No, the best reaction came courtesy ESPN 980’s Kevin Sheehan.

“Landry a lock pro bowler next year in Dallas,” Sheehan wrote.

It hurts because it’s true.

Anyhow, Rogers was on Yahoo! Sports Radio Tuesday evening with his old friend, 980’s Chris Russell, to react to his first Pro Bowl selection.

“It was a combination of a lot of things, proving that I can be that top corner that I always talked about,” Rogers said of his reaction. “It was just a blessing, it was just something I always had in plans. And all I had to do was just get to a place and an environment that I was happy with and just make the best of it.”

Because Russell covers the Redskins for a living, he of course then asked Rogers what changed from last year to this. Russell even suggested it might be peace and happiness.

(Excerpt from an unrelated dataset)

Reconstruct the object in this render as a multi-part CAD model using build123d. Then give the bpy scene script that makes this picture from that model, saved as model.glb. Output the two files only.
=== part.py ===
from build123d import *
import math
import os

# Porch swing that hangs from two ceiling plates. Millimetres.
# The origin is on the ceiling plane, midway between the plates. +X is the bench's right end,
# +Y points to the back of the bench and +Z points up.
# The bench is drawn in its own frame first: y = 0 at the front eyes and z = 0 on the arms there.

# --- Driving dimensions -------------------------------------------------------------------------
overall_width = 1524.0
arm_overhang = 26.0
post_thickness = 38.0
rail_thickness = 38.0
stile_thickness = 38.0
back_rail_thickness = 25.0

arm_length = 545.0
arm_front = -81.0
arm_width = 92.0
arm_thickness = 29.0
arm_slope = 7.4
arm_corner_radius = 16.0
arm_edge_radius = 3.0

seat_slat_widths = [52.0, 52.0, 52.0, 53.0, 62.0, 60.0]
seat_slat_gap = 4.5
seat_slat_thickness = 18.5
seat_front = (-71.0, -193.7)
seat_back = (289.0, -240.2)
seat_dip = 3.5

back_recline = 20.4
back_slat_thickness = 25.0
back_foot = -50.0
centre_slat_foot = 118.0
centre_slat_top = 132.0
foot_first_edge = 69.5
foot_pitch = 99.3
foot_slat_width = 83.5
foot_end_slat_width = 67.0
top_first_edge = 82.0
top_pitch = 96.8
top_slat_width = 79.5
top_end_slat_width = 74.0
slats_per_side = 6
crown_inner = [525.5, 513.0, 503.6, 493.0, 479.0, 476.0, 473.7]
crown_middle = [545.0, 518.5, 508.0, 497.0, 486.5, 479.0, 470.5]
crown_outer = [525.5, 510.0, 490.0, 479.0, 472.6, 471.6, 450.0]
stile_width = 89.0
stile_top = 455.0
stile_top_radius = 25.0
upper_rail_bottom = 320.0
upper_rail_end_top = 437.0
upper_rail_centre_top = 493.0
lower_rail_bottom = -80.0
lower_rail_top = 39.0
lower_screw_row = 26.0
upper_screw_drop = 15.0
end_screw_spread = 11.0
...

“I think that’s the most important thing, just the peace and happiness, no outside distractions,” Rogers agreed. “It’s just about football, just doing your job. It’s not about bringing in other players and all these names and things like that, nothing about the media, nothing like that. It’s just about playing football on a team that’s hungry. Everybody’s out for one goal, and that’s the Super Bowl, and not letting nothing else distract us from that. That’s just the one goal in mind.”

I mean, it seems like something more than peace and happiness would be in play here. Rogers had six interceptions in his final 67 games in Washington. He has six interceptions in 15 games in San Fran. One ex-teammate has said Rogers started wearing contacts this season, but when asked about the interception number, Rogers didn’t mention his eyesight.

“It wasn’t nothing technique wise that they worked on me about, because I always had great coaches [in Washington] — coordinators and position coaches — that always put me in the position to make plays,” Rogers said on Tuesday. “And that’s the thing about getting a lot of breakups; once you get breakups, you are in a position to make plays. Once you get interceptions, it’s just concentration, putting your hands together and concentrating on making an interception.

“I was in the East Coast for a long time. West Coast, I’m away from everybody, away from friends, away from distractions, away from the outside stuff that don’t even have nothing to do with football. And I’m here, there’s a peace of mind, and all I do is concentrate about football. And once that opportunity comes for me to make a play, make a pick or whatever it is, I’m doing it. And I think that’s the most important thing, the biggest change, is about just concentrating when that ball comes and making the catch.

“Talking to a lot of my friends, they always knew what could do it. I don’t know what happened to my hands in Washington, but if I could look back on one thing, it’s about concentrating on what I’ve got to do when that ball gets there and I’m making the catch. And it’s not about if I drop an interception, the game is over. Out here the coaches say ‘Carlos, make a play. When it comes to you make that play. It’s our job on offense to score points. If you get a turnover, it’s extra.’ Not that it’s a big deal if you drop it or something, like the game is over.”